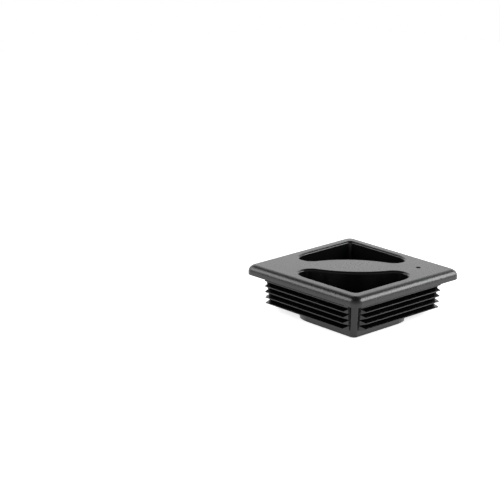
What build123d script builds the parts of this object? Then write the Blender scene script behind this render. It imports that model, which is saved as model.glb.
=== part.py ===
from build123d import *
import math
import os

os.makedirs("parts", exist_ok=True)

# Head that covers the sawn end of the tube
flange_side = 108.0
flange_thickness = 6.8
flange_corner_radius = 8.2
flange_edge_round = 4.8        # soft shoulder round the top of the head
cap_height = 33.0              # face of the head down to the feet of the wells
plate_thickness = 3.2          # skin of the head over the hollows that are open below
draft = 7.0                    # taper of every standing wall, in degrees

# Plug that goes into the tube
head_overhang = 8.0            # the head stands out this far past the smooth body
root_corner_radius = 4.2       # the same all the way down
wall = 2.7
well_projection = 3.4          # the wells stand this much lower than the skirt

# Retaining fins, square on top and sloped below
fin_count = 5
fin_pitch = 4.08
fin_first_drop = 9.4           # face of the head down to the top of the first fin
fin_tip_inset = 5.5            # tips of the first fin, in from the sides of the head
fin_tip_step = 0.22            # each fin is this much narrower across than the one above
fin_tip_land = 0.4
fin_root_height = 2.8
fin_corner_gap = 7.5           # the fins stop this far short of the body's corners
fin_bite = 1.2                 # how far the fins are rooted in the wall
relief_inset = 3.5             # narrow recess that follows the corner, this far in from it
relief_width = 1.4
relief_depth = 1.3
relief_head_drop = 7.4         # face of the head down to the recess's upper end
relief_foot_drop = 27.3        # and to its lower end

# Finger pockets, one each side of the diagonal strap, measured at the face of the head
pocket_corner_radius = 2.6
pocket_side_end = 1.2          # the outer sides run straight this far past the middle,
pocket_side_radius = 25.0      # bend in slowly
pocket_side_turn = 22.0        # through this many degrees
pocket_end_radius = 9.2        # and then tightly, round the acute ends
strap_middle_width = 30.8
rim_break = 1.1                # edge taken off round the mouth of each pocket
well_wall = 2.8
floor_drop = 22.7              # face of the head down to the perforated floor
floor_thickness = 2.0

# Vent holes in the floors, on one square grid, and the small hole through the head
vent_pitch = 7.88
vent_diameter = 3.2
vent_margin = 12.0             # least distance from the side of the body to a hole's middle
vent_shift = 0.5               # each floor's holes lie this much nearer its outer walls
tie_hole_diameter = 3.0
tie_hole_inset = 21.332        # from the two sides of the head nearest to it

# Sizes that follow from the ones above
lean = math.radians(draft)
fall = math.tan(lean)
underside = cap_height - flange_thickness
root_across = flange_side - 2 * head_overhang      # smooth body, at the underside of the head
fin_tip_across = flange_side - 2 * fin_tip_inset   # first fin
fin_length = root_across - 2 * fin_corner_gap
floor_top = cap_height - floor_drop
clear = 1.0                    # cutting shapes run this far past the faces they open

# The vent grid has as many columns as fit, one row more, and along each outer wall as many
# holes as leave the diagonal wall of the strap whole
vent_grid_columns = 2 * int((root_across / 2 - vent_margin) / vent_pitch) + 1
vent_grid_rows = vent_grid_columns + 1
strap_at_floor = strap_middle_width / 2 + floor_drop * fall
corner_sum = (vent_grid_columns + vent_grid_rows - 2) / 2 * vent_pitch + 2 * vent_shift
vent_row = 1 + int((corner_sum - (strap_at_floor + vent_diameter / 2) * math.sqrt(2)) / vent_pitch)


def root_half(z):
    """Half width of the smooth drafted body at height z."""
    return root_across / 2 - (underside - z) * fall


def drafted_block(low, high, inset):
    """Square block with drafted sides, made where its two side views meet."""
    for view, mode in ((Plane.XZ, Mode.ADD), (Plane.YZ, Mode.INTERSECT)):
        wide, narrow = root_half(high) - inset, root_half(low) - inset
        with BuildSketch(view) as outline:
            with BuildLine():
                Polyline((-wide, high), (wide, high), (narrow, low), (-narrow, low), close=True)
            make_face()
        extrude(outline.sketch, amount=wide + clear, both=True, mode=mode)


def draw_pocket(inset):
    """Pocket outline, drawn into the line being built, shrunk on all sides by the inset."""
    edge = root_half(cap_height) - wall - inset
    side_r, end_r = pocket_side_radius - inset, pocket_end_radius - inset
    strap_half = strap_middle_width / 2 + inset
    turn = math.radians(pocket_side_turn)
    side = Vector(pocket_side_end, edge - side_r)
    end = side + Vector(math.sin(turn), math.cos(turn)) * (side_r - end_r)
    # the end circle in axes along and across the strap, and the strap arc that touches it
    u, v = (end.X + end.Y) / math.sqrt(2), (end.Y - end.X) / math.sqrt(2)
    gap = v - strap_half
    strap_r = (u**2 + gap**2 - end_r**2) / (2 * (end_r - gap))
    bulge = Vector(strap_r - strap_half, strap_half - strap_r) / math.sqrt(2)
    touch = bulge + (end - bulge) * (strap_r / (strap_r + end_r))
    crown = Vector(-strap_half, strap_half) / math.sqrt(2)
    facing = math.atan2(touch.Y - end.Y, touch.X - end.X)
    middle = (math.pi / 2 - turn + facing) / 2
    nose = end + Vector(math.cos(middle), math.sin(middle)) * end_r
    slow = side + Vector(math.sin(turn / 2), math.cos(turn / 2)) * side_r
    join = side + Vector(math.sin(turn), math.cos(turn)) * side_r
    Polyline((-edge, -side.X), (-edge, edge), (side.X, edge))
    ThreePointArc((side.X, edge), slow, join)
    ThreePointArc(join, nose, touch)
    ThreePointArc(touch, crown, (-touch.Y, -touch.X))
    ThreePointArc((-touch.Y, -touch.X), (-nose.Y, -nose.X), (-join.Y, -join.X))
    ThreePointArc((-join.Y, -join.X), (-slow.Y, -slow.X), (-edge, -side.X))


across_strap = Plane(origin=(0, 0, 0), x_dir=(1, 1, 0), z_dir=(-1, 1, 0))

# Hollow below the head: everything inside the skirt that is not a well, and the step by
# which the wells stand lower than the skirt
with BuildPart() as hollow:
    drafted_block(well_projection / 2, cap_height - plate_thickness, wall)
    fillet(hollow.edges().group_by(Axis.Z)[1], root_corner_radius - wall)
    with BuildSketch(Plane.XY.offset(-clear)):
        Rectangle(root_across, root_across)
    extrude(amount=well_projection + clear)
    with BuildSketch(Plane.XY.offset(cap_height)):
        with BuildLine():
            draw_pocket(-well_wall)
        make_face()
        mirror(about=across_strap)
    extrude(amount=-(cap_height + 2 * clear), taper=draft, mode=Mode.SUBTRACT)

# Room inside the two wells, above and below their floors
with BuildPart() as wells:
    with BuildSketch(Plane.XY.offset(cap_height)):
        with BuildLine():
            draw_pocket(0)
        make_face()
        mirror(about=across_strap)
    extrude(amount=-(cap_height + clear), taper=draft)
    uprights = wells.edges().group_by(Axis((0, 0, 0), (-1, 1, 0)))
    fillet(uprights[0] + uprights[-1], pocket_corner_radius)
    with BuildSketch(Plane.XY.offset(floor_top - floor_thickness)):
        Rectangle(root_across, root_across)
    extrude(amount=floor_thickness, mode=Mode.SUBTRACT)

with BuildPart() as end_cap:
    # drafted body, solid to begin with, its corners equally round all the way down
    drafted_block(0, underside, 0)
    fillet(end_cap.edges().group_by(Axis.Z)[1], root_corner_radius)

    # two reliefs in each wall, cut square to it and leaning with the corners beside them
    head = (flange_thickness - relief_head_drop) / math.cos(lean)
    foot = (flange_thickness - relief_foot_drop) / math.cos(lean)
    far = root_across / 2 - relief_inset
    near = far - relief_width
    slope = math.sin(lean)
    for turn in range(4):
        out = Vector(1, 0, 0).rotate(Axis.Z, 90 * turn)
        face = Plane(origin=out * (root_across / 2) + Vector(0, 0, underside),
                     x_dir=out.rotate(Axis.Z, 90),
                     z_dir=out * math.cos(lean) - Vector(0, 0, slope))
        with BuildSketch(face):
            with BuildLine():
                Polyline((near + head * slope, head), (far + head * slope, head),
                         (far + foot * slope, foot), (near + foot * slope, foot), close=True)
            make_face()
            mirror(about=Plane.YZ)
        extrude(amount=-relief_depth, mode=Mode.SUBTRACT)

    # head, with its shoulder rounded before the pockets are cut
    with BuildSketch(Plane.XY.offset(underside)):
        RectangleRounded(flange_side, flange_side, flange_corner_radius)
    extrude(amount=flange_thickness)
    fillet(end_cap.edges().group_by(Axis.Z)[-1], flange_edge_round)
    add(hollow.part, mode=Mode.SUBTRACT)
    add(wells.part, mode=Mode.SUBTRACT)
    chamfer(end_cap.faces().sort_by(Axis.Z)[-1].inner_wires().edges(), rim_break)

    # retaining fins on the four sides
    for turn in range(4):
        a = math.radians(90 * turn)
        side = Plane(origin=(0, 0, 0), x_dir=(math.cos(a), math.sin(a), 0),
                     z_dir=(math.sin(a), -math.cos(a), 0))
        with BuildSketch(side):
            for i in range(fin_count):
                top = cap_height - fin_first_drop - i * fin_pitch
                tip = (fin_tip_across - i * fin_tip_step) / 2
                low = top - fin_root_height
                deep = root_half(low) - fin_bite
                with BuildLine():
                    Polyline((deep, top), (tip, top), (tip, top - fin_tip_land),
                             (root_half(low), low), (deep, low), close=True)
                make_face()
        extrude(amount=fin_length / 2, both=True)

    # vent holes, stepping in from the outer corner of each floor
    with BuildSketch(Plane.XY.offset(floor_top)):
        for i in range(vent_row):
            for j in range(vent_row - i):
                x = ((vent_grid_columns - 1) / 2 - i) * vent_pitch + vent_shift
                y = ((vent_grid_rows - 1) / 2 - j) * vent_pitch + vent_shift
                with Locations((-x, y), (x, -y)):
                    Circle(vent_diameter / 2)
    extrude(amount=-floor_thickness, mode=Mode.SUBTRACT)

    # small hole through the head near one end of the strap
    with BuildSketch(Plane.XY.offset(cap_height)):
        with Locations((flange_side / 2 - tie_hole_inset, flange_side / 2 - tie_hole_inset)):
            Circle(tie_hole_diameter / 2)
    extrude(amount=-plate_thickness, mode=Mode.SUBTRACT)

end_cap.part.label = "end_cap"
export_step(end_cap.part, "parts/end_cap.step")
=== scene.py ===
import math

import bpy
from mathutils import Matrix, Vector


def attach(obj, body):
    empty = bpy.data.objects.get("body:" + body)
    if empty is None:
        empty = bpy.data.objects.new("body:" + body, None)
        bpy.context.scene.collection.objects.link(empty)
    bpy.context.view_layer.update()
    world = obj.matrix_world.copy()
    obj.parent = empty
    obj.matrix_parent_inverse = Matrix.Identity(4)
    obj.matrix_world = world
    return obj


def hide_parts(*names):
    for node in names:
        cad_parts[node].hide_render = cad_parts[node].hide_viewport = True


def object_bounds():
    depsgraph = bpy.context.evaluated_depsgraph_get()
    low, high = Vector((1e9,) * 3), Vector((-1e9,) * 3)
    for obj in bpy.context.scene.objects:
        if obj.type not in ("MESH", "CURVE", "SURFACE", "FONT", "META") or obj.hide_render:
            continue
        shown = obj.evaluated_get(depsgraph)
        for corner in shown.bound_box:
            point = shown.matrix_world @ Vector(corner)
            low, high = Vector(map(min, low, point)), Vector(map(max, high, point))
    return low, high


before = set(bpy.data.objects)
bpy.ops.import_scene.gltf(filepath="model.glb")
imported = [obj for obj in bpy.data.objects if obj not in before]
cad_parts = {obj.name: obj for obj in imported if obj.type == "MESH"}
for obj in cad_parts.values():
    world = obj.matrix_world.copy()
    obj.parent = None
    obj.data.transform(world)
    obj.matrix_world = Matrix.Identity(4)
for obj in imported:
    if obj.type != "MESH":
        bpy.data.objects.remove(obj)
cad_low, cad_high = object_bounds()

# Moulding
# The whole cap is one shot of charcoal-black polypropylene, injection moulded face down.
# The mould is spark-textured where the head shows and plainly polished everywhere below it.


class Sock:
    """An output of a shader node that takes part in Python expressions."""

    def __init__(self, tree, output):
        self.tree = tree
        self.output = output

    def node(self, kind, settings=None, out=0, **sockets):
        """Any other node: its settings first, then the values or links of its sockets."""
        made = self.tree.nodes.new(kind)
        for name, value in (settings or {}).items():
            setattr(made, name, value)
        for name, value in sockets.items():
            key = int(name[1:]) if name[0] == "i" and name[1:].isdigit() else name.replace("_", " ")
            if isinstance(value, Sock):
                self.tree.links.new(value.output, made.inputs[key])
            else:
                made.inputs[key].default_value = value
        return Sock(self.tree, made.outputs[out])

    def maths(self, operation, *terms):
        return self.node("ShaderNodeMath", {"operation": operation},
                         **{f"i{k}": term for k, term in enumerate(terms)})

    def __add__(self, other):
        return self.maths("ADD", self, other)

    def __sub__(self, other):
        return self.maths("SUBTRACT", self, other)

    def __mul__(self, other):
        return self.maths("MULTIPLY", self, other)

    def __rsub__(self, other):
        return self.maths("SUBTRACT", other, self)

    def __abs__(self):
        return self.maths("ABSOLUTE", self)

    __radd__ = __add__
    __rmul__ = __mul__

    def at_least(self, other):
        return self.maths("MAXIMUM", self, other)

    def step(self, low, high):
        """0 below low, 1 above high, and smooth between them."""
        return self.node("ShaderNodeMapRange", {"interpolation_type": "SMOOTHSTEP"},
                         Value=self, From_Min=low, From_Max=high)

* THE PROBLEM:
Exactly the lines above from the one with "before = set(bpy.data.objects)" to the one with "self.output = output", both included, are to be quoted; leave the rest out.

* TASK RESULT:
before = set(bpy.data.objects)
bpy.ops.import_scene.gltf(filepath="model.glb")
imported = [obj for obj in bpy.data.objects if obj not in before]
cad_parts = {obj.name: obj for obj in imported if obj.type == "MESH"}
for obj in cad_parts.values():
    world = obj.matrix_world.copy()
    obj.parent = None
    obj.data.transform(world)
    obj.matrix_world = Matrix.Identity(4)
for obj in imported:
    if obj.type != "MESH":
        bpy.data.objects.remove(obj)
cad_low, cad_high = object_bounds()

# Moulding
# The whole cap is one shot of charcoal-black polypropylene, injection moulded face down.
# The mould is spark-textured where the head shows and plainly polished everywhere below it.


class Sock:
    """An output of a shader node that takes part in Python expressions."""

    def __init__(self, tree, output):
        self.tree = tree
        self.output = output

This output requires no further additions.